Editorial
Com uma dívida de mais de R$ 40 bilhões junto aos credores, as exigências para implementar a recuperação judicial do grupo passa pela venda de importantes empresas do grupo comandado por Jorge Paulo Lemann, Beto Sicupira e Marcel Telles. O primeiro plano de restruturação apresentado prevê a alienação de alguns ativos com posição relevante nos seus respectivos mercados, dentre os quais pode-se destacar a rede Hortifruti Natura da Terra (Hortifruti).
O Hortifruti é uma rede de comércio atacadista de frutas, verduras, raízes, tubérculos, hortaliças e legumes frescos, que atua predominantemente no estado do Rio de Janeiro (57 lojas)[1], muito embora também possua lojas nos estados do Espírito Santo, São Paulo e Minas Gerais.
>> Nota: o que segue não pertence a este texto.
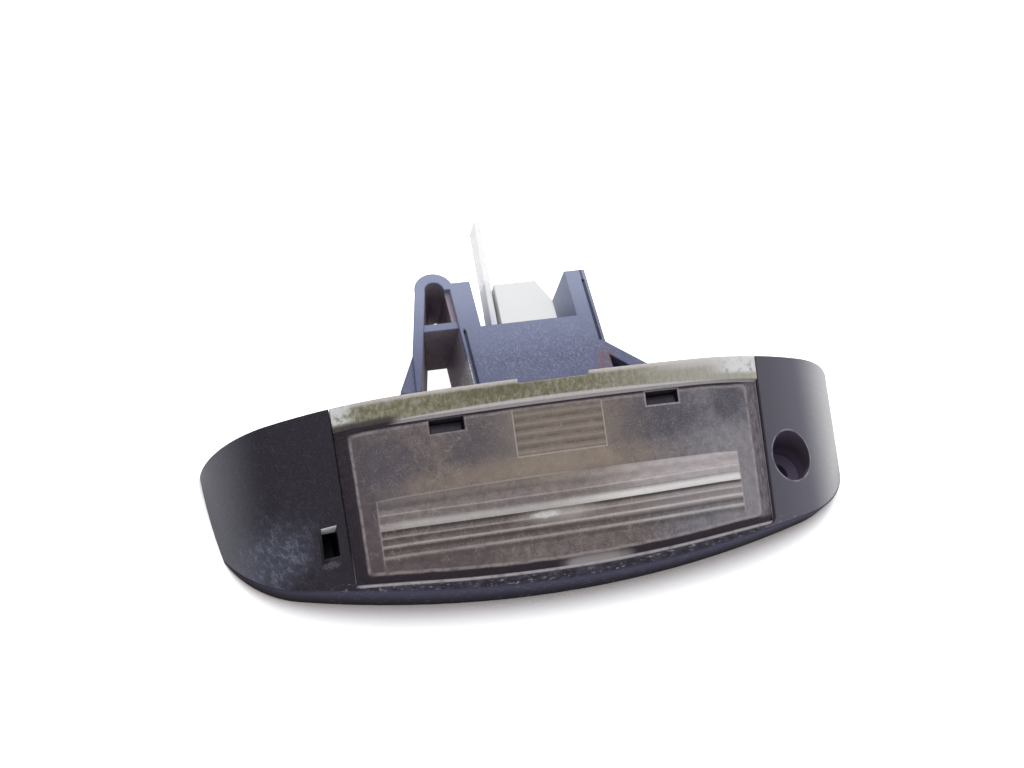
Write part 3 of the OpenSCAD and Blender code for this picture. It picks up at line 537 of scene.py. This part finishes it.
def holder_material():
    """White plastic with a thin see-through tab, and painted shade on its left side."""
    s = Shader("white_plastic")
    colour = s.mix(s.noise(0.6, 3), tone(236, 238, 240), tone(246, 247, 248))
    foot = s.mul(s.ramp(s.y, 19.0, 15.8), s.ramp(s.noise(1.2, 4), 0.35, 0.6), 0.5)
    colour = s.mix(foot, colour, tone(206, 224, 228))
    # Painted shade on the left side of the holder
    left = s.mul(s.ramp(s.x, -5.4, -5.9), s.ramp(s.y, 24.0, 19.0), 0.7)
    colour = s.mix(left, colour, tone(178, 182, 196))
    tab = s.ramp(s.y, 27.5, 30.0)
    colour = s.mix(tab, colour, tone(226, 226, 230))
    normal = s.bump(s.noise(2.0, 3), 0.15, 0.0001, s.rounded(0.0003))
    solid = s.principled(Base_Color=colour, Roughness=0.38, Normal=normal, IOR=1.5, Subsurface_Weight=0.15,
                         Subsurface_Radius=(0.002, 0.002, 0.002))
    through = s.node("ShaderNodeBsdfTransparent").outputs[0]
    both = s.node("ShaderNodeMixShader")
    s.feed(both.inputs[0], s.mul(tab, 0.45))
    s.feed(both.inputs[1], solid)
    s.feed(both.inputs[2], through)
    s.surface(both.outputs[0])
    return s.material


def seal_material():
    s = Shader("seal_rubber")
    colour = s.mix(s.noise(1.0, 4), tone(22, 22, 24), tone(44, 42, 42))
    normal = s.bump(s.noise(3.0, 3), 0.3, 0.0001)
    s.surface(s.principled(Base_Color=colour, Roughness=0.8, Normal=normal))
    return s.material


def glass_material():
    s = Shader("bulb_glass")
    rough = s.ramp(s.noise(0.6, 3), 0.3, 0.7, 0.02, 0.12)
    s.surface(s.principled(Base_Color=(0.95, 0.97, 0.98, 1.0), Roughness=rough, IOR=1.5,
                           Transmission_Weight=0.95))
    return s.material


def wire_material(name, dark, pale, metallic):
    s = Shader(name)
    colour = s.mix(s.noise(2.5, 4, 0.6), dark, pale)
    normal = s.bump(s.noise(8.0, 2, 0.5, s.stretched(0.3, 2.0, 1.0)), 0.3, 0.00005, s.rounded(0.0001))
    rough = s.ramp(s.noise(1.5), 0.3, 0.7, 0.25, 0.5)
    s.surface(s.principled(Base_Color=colour, Metallic=metallic, Roughness=rough, Normal=normal))
    return s.material


def floor_material():
    """White table, washed out like an overexposed one, but shaded close to what stands on it."""
    s = Shader("white_table")
    colour = s.mix(s.noise(0.02, 3), (0.88, 0.86, 0.86, 1.0), (0.92, 0.90, 0.90, 1.0))
    near = s.node("ShaderNodeAmbientOcclusion", samples=8)
    near.inputs["Distance"].default_value = SHADE_REACH
    open_sky = near.outputs["AO"]
    # Painted shadow, brownish, where the lamp stands close; painted shade under the lamp, where the release
    # slot looks through the hollow shell down on the table
    shaded_under = s.mul(s.within(s.x, -54.0, 54.0, 1.5), s.within(s.y, -26.0, -2.5, 1.5))
    colour = s.mix(s.ramp(open_sky, 0.75, 0.35), colour, (0.58, 0.44, 0.42, 1.0))
    colour = s.mix(shaded_under, colour, (0.10, 0.09, 0.10, 1.0))
    path = s.node("ShaderNodeLightPath")
    seen = s.math("MAXIMUM", path.outputs["Is Camera Ray"], path.outputs["Is Transmission Ray"])
    seen = s.math("MAXIMUM", seen, s.mul(path.outputs["Is Glossy Ray"], 0.15))
    # Behind the lamp the table shows no shade
    bare = s.math("MAXIMUM", s.ramp(open_sky, 0.35, 0.95), s.ramp(s.y, -2.0, 5.0))
    glow = s.mul(bare, s.sub(1.0, shaded_under), seen)
    s.surface(s.principled(Base_Color=colour, Roughness=0.6, Emission_Color=(0.97, 0.98, 1.0, 1.0),
                           Emission_Strength=glow))
    return s.material


def put_on(node, material):
    """Dresses a CAD node without touching its mesh."""
    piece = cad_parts[node]
    piece.data.materials.clear()
    piece.data.materials.append(material)


def dress_nodes():
    put_on("housing", housing_material())
    put_on("lens", lens_material())
    put_on("lens_seal", seal_material())
    put_on("bulb_holder", holder_material())
    put_on("bulb_glass", glass_material())
    wire = wire_material("filament_wire", tone(70, 70, 76), tone(110, 110, 118), 0.9)
    put_on("filament", wire)
    lead = wire_material("lead_wire", tone(140, 140, 146), tone(190, 190, 196), 1.0)
    put_on("lead_front", lead)
    put_on("lead_back", lead)
    brass = wire_material("contact_brass", tone(176, 140, 74), tone(212, 178, 104), 1.0)
    put_on("contact_front", brass)
    put_on("contact_back", brass)


def add_floor():
    mesh = bpy.data.meshes.new("floor")
    grid = bmesh.new()
    bmesh.ops.create_grid(grid, x_segments=8, y_segments=8, size=FLOOR_HALF)
    grid.to_mesh(mesh)
    grid.free()
    floor = bpy.data.objects.new("floor", mesh)
    floor.location = (0.0, 0.0, -FLOOR_GAP)
    mesh.materials.append(floor_material())
    bpy.context.collection.objects.link(floor)


def add_world():
    """White room: dim overhead, brighter low down and towards the right."""
    world = bpy.data.worlds.new("room")
    bpy.context.scene.world = world
    world.use_nodes = True
    tree = world.node_tree
    tree.nodes.clear()
    coords = tree.nodes.new("ShaderNodeTexCoord")
    split = tree.nodes.new("ShaderNodeSeparateXYZ")
    tree.links.new(coords.outputs["Generated"], split.inputs[0])
    steps = []
    for output, low, high, dim, bright in (UP_LIGHT, RIGHT_LIGHT):
        step = tree.nodes.new("ShaderNodeMapRange")
        step.interpolation_type = "SMOOTHSTEP"
        tree.links.new(split.outputs[output], step.inputs["Value"])
        if low > high:
            low, high, dim, bright = high, low, bright, dim
        for key, value in (("From Min", low), ("From Max", high), ("To Min", dim), ("To Max", bright)):
            step.inputs[key].default_value = value
        steps.append(step.outputs["Result"])
    product = tree.nodes.new("ShaderNodeMath")
    product.operation = "MULTIPLY"
    tree.links.new(steps[0], product.inputs[0])
    tree.links.new(steps[1], product.inputs[1])
    room = tree.nodes.new("ShaderNodeBackground")
    room.inputs["Color"].default_value = (0.96, 0.98, 1.0, 1.0)
    tree.links.new(product.outputs[0], room.inputs["Strength"])
    seen = tree.nodes.new("ShaderNodeBackground")
    seen.inputs["Color"].default_value = (1.0, 1.0, 1.0, 1.0)
    seen.inputs["Strength"].default_value = 1.0
    path = tree.nodes.new("ShaderNodeLightPath")
    both = tree.nodes.new("ShaderNodeMixShader")
    tree.links.new(path.outputs["Is Camera Ray"], both.inputs[0])
    tree.links.new(room.outputs[0], both.inputs[1])
    tree.links.new(seen.outputs[0], both.inputs[2])
    out = tree.nodes.new("ShaderNodeOutputWorld")
    tree.links.new(both.outputs[0], out.inputs["Surface"])


def add_lamp(name, place, size, power, colour):
    data = bpy.data.lights.new(name, "AREA")
    data.shape = "SQUARE"
    data.size = size
    data.energy = power
    data.color = colour
    lamp = bpy.data.objects.new(name, data)
    lamp.location = place
    lamp.rotation_euler = (-Vector(place)).to_track_quat("-Z", "Y").to_euler()
    bpy.context.collection.objects.link(lamp)


add_camera()
bpy.context.scene.view_settings.view_transform = "Standard"
dress_nodes()
add_floor()
add_world()
for lamp in LAMPS:
    add_lamp(*lamp)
Foi adquirido pelas Americanas S/A em setembro de 2021 [2] por meio da aprovação pelo CADE do ato de concentração 08700.004481/2021-80[3][4] em sede de rito sumário.
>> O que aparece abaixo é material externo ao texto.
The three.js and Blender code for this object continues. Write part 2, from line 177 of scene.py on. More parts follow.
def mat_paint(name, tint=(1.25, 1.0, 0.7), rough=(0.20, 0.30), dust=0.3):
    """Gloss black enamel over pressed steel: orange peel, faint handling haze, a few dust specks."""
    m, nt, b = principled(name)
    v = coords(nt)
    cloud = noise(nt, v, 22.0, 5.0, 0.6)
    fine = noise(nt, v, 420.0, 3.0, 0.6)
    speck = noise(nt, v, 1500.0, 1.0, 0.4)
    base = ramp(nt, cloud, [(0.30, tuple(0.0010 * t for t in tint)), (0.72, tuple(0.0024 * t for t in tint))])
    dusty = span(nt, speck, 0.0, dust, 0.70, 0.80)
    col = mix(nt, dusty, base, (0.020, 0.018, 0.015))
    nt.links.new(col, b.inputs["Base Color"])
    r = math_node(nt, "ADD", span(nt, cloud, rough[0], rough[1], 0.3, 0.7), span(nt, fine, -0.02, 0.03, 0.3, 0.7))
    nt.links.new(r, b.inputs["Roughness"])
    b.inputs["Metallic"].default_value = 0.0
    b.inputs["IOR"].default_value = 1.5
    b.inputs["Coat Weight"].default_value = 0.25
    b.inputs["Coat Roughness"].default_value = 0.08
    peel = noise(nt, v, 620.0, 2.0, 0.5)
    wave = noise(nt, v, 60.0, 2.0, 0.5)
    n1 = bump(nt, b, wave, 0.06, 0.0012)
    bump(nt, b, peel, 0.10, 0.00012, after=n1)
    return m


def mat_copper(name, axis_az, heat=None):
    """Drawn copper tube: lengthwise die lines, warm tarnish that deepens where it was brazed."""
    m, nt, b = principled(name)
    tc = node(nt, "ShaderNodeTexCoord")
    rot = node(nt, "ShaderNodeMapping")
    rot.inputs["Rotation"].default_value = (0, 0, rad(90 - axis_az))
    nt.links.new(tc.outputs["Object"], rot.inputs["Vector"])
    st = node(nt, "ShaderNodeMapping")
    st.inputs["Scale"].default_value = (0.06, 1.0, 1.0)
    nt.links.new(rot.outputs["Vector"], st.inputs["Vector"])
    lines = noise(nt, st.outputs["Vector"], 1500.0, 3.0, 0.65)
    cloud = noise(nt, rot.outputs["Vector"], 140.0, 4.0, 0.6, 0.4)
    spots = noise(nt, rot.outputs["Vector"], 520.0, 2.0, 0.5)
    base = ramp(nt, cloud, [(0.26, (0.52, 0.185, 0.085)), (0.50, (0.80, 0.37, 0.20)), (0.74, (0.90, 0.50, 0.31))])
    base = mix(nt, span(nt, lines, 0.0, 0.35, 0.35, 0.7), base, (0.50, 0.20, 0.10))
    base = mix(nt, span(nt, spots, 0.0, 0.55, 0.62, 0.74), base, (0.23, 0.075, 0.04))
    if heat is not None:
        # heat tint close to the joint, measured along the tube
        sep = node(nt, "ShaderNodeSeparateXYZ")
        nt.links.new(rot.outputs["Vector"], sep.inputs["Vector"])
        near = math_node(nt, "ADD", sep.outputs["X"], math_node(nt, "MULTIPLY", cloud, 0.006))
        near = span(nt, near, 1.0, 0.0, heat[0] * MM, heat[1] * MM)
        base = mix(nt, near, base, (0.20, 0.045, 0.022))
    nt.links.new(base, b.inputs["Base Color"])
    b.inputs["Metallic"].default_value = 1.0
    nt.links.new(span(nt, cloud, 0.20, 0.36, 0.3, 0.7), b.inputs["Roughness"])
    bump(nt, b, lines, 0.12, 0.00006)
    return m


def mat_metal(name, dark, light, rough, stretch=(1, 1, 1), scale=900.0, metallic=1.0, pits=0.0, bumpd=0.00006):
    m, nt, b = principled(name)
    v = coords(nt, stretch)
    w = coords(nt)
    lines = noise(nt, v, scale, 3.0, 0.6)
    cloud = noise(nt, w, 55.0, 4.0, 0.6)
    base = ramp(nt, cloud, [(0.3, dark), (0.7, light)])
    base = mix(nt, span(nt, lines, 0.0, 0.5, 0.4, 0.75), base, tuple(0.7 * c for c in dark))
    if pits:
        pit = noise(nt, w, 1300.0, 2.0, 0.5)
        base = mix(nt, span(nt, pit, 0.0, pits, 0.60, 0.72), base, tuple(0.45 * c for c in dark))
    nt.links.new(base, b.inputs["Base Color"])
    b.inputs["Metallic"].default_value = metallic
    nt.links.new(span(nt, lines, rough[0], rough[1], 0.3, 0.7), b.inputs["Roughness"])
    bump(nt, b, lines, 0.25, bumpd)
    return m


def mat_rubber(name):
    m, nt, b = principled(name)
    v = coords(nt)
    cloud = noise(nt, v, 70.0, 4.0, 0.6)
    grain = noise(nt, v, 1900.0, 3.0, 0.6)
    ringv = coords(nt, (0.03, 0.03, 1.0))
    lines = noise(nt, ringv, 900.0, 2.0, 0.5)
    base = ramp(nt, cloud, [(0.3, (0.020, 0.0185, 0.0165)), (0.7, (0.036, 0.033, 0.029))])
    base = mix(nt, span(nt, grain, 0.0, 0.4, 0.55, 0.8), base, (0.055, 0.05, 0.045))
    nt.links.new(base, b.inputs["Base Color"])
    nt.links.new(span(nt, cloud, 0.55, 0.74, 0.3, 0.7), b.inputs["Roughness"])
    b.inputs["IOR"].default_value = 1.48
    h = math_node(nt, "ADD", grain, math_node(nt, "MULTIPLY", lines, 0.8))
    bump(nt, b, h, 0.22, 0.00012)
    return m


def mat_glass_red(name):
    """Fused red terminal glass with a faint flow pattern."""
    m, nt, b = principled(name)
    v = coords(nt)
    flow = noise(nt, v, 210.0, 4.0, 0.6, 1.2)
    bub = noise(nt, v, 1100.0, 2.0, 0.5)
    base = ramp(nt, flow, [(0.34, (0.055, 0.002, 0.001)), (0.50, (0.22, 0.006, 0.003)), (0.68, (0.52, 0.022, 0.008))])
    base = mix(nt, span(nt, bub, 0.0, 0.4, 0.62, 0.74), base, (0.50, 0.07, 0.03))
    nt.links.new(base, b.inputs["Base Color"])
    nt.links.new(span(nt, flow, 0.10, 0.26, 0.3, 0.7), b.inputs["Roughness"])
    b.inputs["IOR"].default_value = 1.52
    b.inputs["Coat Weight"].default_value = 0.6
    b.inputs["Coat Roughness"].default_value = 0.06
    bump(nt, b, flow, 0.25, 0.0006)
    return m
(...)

Conquanto a operação tenha sido aprovada sem dor, importante alerta foi dado pela manifestação da então Conselheira Paula Farani no Despacho de avocação, chamando a atenção para o fato de que a autoridade de defesa da concorrência brasileira deveria aproveitar este caso para se debruçar sobre os setores envolvidos e refinar a jurisprudência sobre varejo online, ecossistemas digitais, plataformas de marketplace e concentrações conglomeradas.
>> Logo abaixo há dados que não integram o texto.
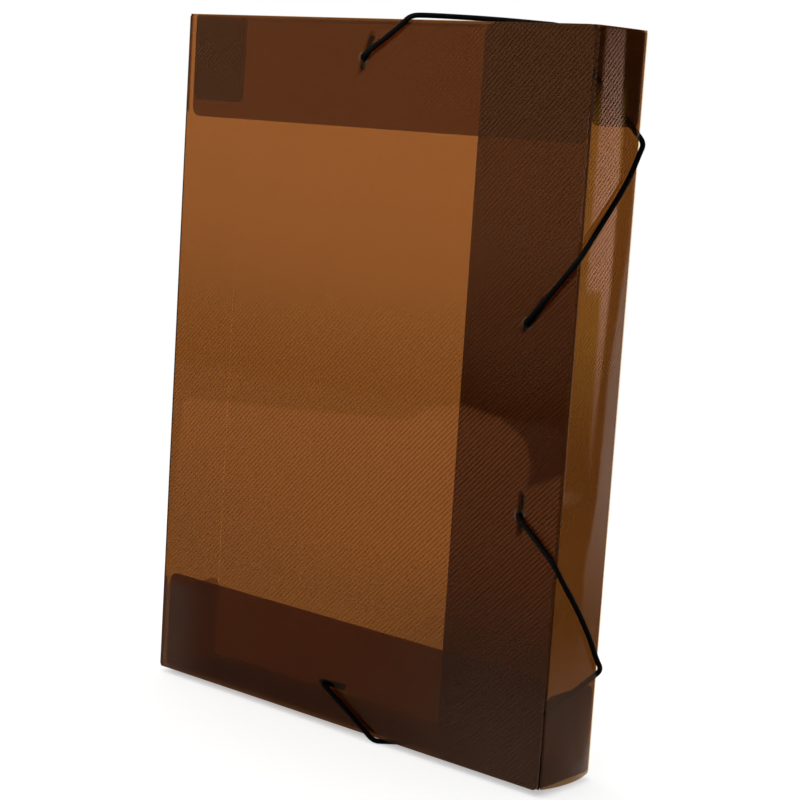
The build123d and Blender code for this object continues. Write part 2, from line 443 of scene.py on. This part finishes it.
bpy.ops.object.select_all(action="DESELECT")
bpy.ops.mesh.primitive_grid_add(x_subdivisions=40, y_subdivisions=300, size=1, location=(0, 0, 0))
side_wall = bpy.context.object
side_wall.name = "bowed_side_wall"
for point in side_wall.data.vertices:
    share = point.co.x + 0.5
    up_share = point.co.y + 0.5
    z = wall_low.z + up_share * (wall_high.z - wall_low.z)
    bow = bow_along + bow_at_bottom * math.exp(-(((z - wall_low.z) / bow_reach) ** 2))
    arch = 4 * share * (1 - share)
    point.co = (right + bow * arch, wall_low.y + share * (wall_high.y - wall_low.y), z)
for kind, settings in (
    ("SOLIDIFY", {"thickness": sheet, "offset": -1.0}),
    ("BEVEL", {"width": 0.12 * mm, "segments": 2, "limit_method": "ANGLE"}),
):
    modifier = side_wall.modifiers.new(kind.title(), kind)
    for key, value in settings.items():
        setattr(modifier, key, value)
    bpy.ops.object.modifier_apply(modifier=modifier.name)
bpy.ops.object.shade_smooth_by_angle(angle=math.radians(40))
side_wall.data.materials.append(side_sheet)
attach(side_wall, "open_side")
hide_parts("side_wall")
print("side wall bow:", round((max(v.co.x for v in side_wall.data.vertices) - right) / mm, 2), "mm")

# %% [markdown]
# A crease is the same sheet pressed thin. Those round the back panel let most light through and show
# as fine pale lines, the three on the cover's own edges are near black, painted shade along the fold,
# and the rest are brown.

# %% The creases
def crease_finish(name, body, tint, share, shine=1.0):
    finish = Finish(name)
    wear = finish.noise(300, 2)
    plastic = finish.add(
        "ShaderNodeBsdfPrincipled",
        inputs={"Base Color": body, "Roughness": wear * 0.15 + 0.18, "Specular IOR Level": shine},
    )
    return finish.surface(finish.mix(wear * 0.06 + share, finish.clear(tint), plastic))


pale_crease = crease_finish("pale_crease", (0.50, 0.30, 0.17, 1), (1.0, 0.88, 0.72, 1), 0.05)
dark_crease = crease_finish("dark_crease", (0.22, 0.12, 0.065, 1), sheet_tint, 0.3)
# A near-black crease: painted shade along the cover's folded edges.
painted_shade_crease = crease_finish(
    "painted_shade_crease", (0.03, 0.013, 0.007, 1), (0.5, 0.34, 0.2, 1), 0.5, shine=0.2
)
for name in nodes:
    if name.endswith("_crease"):
        dress(name, pale_crease if name.startswith("back_") else dark_crease)
# The cover's three edge creases take the painted shade.
for name in ("spine_cover_crease", "side_lap_crease", "bottom_lap_crease"):
    dress(name, painted_shade_crease)
print("creases dressed:", sum(name.endswith("_crease") for name in nodes))

# %% [markdown]
# The cord ends are dark moulded bars. They show through the cover, and a painted shadow makes them darker
# strokes.

# %% The end bars
def bar_finish():
    finish = Finish("dark_bar")
    grain = finish.noise(1500, 3)
    bump = finish.add("ShaderNodeBump", inputs={"Height": grain, "Distance": 0.05 * mm, "Strength": 0.4})
    return finish.surface(
        finish.add(
            "ShaderNodeBsdfPrincipled",
            inputs={
                "Base Color": (0.004, 0.003, 0.003, 1),
                "Roughness": grain * 0.2 + 0.45,
                "IOR": 1.2,
                "Specular IOR Level": 0.1,
                "Normal": bump,
            },
        )
    )


bar_material = bar_finish()
for name in nodes:
    if name.endswith("_end_bar"):
        dress(name, bar_material)
print("end bars dressed:", len(bar_lines))

# %% [markdown]
# Each elastic is a round cord in a braided cover, whose strands run round it both ways. The finish
# multiplies two slanted sines, and reads them from a UV map that counts once round the cord and once
# for every braid length, so that the strands follow the cord through every bend.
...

O mencionado alerta teve por base a posição de liderança que o grupo Americanas S/A (empresa BW2 Digital) apresentava no mercado de varejo online e do argumento de que essa posição de liderança poderia gerar incentivos para fechamento de mercado e de discriminação onde as lojas do Hortifruti atuavam com posição dominante.
Embora o alerta trazido pela Conselheira tenha sido rechaçado pelo Plenário do CADE na ocasião, o fato é que argumentos importantes expostos no documento terão agora que ser enfrentados, principalmente porque há uma grande probabilidade de que os interessados pelos ativos do Hortifruti sejam outras varejistas com participação relevante no e-commerce.
As coisas começam a se desenhar para o deslinde do caso Americanas S/A e a “joia da coroa” não está nos tomates e nas batatas vendidas, mas sim na relação existente entre a expertise do comércio varejista de alimentos desenvolvida pelo Hortifruti e os ecossistemas digitais, plataformas de marketplace e concentrações conglomeradas.
[1] HF LP | Nossas Lojas – Hortifruti
[2] A Superintendência-Geral do CADE identificou sobreposição horizontal no mercado de (supermercados, hipermercados, etc) e integração vertical nos mercados de Atividades da Hortifruti no segmento de varejo de autosserviço (supermercados, hipermercados e atacarejos), e atividades do Grupo LASA no segmento de serviços de entrega de pedidos de mercado (aplicativos); e Atividades da LASA em soluções de pagamentos, e atividades da Hortifruti como varejista de autosserviço.
[3] :: SEI – Pesquisa Processual :: (cade.gov.br)
[4] Apesar de ter sido aprovado sem restrições pelo CADE, o caso foi avocado pela Conselheira Paula Farani por meio do DESPACHO DECISÓRIO Nº 12/2021/GAB4/CADE (SEI/CADE – 0966743 – Despacho Decisório).